Rio de Janeiro - Deve acontecer com muita gente: acordei com uma frase na cabeça, título de uma crônica publicada nem mais sei onde: Sócrates e o porco. Era um comentário àquela constatação de que mais vale ser um Sócrates insatisfeito do que um porco satisfeito.
O erro da frase é considerar Sócrates insatisfeito. O porco, aparentemente, vive satisfeito até o momento em que vira presunto, costeleta e lombinho. Cada vez mais acredito que Sócrates (na horizontal) e Jesus de Nazaré (na vertical) deram as duas linhas que formam o triângulo básico da aventura humana, cabendo a cada um de nós lançar a sua hipotenusa individual.

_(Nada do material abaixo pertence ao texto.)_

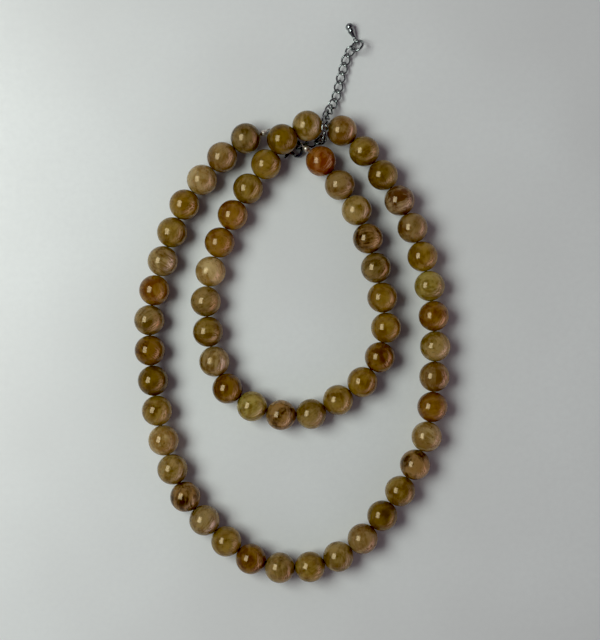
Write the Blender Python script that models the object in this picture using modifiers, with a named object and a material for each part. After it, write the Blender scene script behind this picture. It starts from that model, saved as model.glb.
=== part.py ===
# A necklace of round stone beads with a lobster clasp and an extension chain, laid on a flat
# surface as two turns, one inside the other. Metres, +Z up, +Y towards the chain's free end.
# The origin is on the surface, under the middle of the necklace's outline.

import math

import bmesh
import bpy
from mathutils import Matrix, Vector

MM = 0.001
UP = Vector((0.0, 0.0, 1.0))

# Beads. A turn takes one bead more only when all but this share of it has room.
BEAD_DIAMETER = 10.0 * MM
BEAD_SIDES = 12
BEAD_RINGS = 7
BEAD_CROWDING = 0.1
THREAD_DIAMETER = 0.9 * MM
STRAND_GAP = 0.35 * MM

# Bead tips: a closed metal shell with a loop, at each end of the string
TIP_DIAMETER = 2.2 * MM
TIP_LOOP_DIAMETER = 2.1 * MM
TIP_WIRE = 0.45 * MM
TIP_GAP = 0.3 * MM
OUTER_TIP_AZIMUTH = math.radians(18.0)
OUTER_TIP_DIP = math.radians(14.0)

# Jump rings, outside diameters and wire diameters
CLASP_RING_DIAMETER = 4.2 * MM
CLASP_RING_WIRE = 0.55 * MM
CLASP_RING_AZIMUTH = math.radians(-20.0)
END_RING_DIAMETER = 4.8 * MM
END_RING_WIRE = 0.65 * MM
END_RING_SHIFT = 0.35 * MM
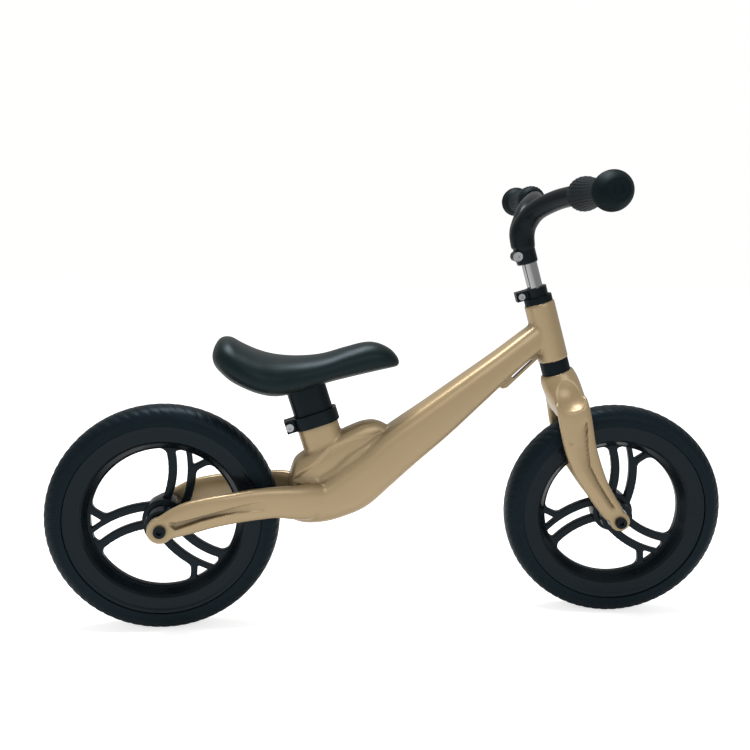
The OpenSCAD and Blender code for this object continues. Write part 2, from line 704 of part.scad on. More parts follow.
// Grip with a flared inner end, a waist and a round end knob, turned about Y
module grip() {
    translate([grip_reach, knob_y, grip_rise]) rotate([-90, 0, 0]) difference() {
        rotate_extrude() intersection() {
            union() {
                circle(r = 21.5);
                polygon([[0, -grip_l], [13.6, -grip_l], [16.8, -grip_l + 3], [19, -grip_l + 8],
                         [19.6, -grip_l + 14], [19.2, -grip_l + 22], [17.6, -grip_l + 32],
                         [15.9, -grip_l + 46], [15, -grip_l + 62], [15.2, -grip_l + 76], [16, 0], [0, 0]]);
            }
            translate([0, -grip_l]) square([30, grip_l + 17]);
        }
        translate([0, 0, -grip_l - 1]) cylinder(r = bar_r + fit, h = grip_l + 5.5);
    }
}

module left_grip() { color(black) bar_steered() grip(); }
module right_grip() { color(black) bar_steered() scale([1, -1, 1]) grip(); }

// ---------- wheel pieces in place ----------

module rear_axle() { color(steel) at_rear_axle() axle(arm_in); }
module rear_axle_bolts() { color(black) at_rear_axle() axle_bolts(arm_in, arm_foot_t); }
module rear_axle_spacers() { color(steel) at_rear_axle() axle_spacers(rear_hub_l, arm_in); }
module rear_hub_spacer() { color(steel) at_rear_axle() hub_spacer(rear_hub_l); }
module rear_bearings() { color(steel) at_rear_axle() bearings(rear_hub_l); }
module rear_rim() { color(black) at_rear_axle() rim(0, rear_hub_l); }
module rear_tyre() { color("#222326") at_rear_axle() tyre(); }
module front_axle() { color(steel) at_front_axle() axle(fork_in); }
module front_axle_bolts() { color(black) at_front_axle() axle_bolts(fork_in, fork_foot_t); }
module front_axle_spacers() { color(steel) at_front_axle() axle_spacers(front_hub_l, fork_in); }
module front_hub_spacer() { color(steel) at_front_axle() hub_spacer(front_hub_l); }
module front_bearings() { color(steel) at_front_axle() bearings(front_hub_l); }
module front_rim() { color(black) at_front_axle() rim(front_phase, front_hub_l); }
module front_tyre() { color("#222326") at_front_axle() tyre(); }

frame();
seat_clamp();
seat_clamp_bolt();
seat_post();
saddle_base();
saddle_screws();
saddle_pad();
rear_axle();
rear_axle_bolts();
rear_axle_spacers();
rear_hub_spacer();
rear_bearings();
rear_rim();
rear_tyre();
head_bearings();
fork();
steerer_tube();
lower_head_cover();
upper_head_cover();
steerer_collar();
collar_bolt();
front_axle();
front_axle_bolts();
front_axle_spacers();
front_hub_spacer();
front_bearings();
front_rim();
front_tyre();
handlebar_post();
handlebar();
handlebar_bolt();
left_grip();
right_grip();
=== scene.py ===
import json
import math

import bmesh
import bpy
import numpy as np
from mathutils import Matrix, Vector
from mathutils.geometry import delaunay_2d_cdt


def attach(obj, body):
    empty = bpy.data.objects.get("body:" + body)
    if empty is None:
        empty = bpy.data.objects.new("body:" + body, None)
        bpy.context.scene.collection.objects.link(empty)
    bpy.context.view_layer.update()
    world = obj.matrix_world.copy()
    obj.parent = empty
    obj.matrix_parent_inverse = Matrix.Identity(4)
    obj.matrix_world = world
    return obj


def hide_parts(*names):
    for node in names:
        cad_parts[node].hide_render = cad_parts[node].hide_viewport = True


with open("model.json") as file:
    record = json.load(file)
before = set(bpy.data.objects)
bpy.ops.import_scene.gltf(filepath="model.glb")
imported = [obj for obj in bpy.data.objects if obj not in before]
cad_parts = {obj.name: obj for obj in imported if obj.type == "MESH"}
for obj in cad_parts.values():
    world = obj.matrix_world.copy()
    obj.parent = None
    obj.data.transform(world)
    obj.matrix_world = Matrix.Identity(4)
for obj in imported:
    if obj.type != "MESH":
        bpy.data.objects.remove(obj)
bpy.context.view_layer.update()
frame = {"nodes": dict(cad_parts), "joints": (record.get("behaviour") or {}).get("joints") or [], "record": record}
nodes = frame["nodes"]
joints = {j["name"]: j for j in frame["joints"]}
scene = bpy.context.scene
print("frame loaded:", len(nodes), "nodes")

# Places. Lengths are in millimetres until a mesh is written.

# Matrix whose columns are the three axes, at the origin.
def axes(x, y, z, origin):
    m = Matrix([[x[i], y[i], z[i], origin[i]] for i in range(3)] + [[0, 0, 0, 1]])
    return np.array(m)


def jointPoint(name):
    return Vector(joints[name]["pos_m"]) * 1000


def jointAxis(name):
    return Vector(joints[name]["axis"])


rearAxle = jointPoint("rear_wheel_spin")
frontAxle = jointPoint("front_wheel_spin")
headFoot = jointPoint("steering")
steerAxis = jointAxis("steering")
side = Vector((0, 1, 0))
spin = jointAxis("front_wheel_spin")
tilt = math.asin(-steerAxis.x)

# bike: x from the rear axle, z from the ground. head and steered: z up the steering axis.
bike = axes((1, 0, 0), side, (0, 0, 1), (rearAxle.x, 0, 0))
head = axes(side.cross(steerAxis), side, steerAxis, headFoot)
steered = axes(spin.cross(steerAxis), spin, steerAxis, headFoot)
rearWheel = axes((1, 0, 0), side, (0, 0, 1), rearAxle)
levelTurn = np.array(Matrix.Rotation(tilt, 4, "Y"))
frontWheel = steered @ levelTurn
frontWheel[:3, 3] = frontAxle
seatAxis = jointAxis("seat_height")
seatTubeTop = (rearAxle.x + 195.7, 0, 270.7)
seat = axes(side.cross(seatAxis), side, seatAxis, seatTubeTop)
barSteer = math.radians(-4.5)
barFrame = head @ np.array(Matrix.Rotation(barSteer, 4, "Z"))


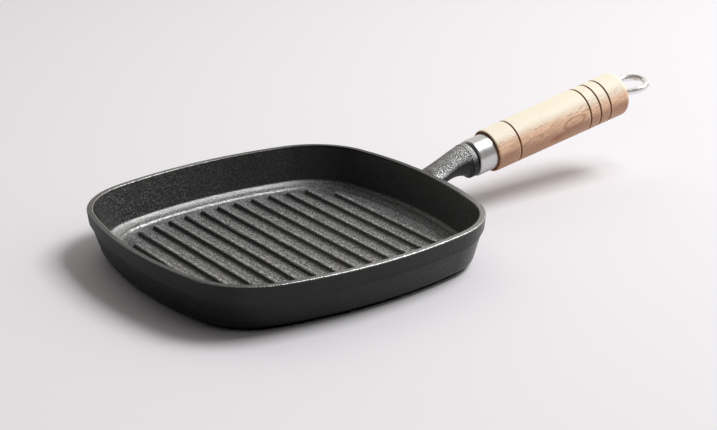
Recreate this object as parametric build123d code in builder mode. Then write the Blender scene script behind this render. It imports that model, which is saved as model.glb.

Falo em "Jesus de Nazaré" e não em "Jesus Cristo", que aos poucos está se tornando apenas uma interjeição para os americanos.
Boa coisa não podia vir de Nazaré, mas veio Jesus e foi personagem de um auto pastoril cuja beleza deve ser colocada na perpendicular de Sócrates. Como é socrática a introdução para ensinar o Pai Nosso: "Quando orardes, não useis muitas palavras". A ligação do absoluto com o relativo só necessita do movimento, do ir e, se possível, chegar.
Muitos autores, ateus alguns, religiosos outros, já acentuaram o caráter socrático dos ensinamentos de Jesus de Nazaré. O Pai Nosso é um exemplo: na única oração que Ele ensinou não há espaço para a palavra "eu". É o pai nosso, o pão nosso, as nossas ofensas, os nossos ofensores, sempre o plural do homem: nós (eu, ele, você, todos).
Sócrates foi anterior a Jesus, dividiu a filosofia em antes e depois dele. Jesus fez mais ou menos a mesma coisa, mas já incorporando o mito helênico do Cristo -até certo ponto, aquilo que poderíamos chamar de "um Sócrates metafisicamente satisfeito", o que não deixa de ser um paradoxo.
Depois de Sócrates e Jesus, acho que a única novidade na história universal foi aquela paradinha introduzida por mestre André na bateria da Mocidade Independente de Padre Miguel.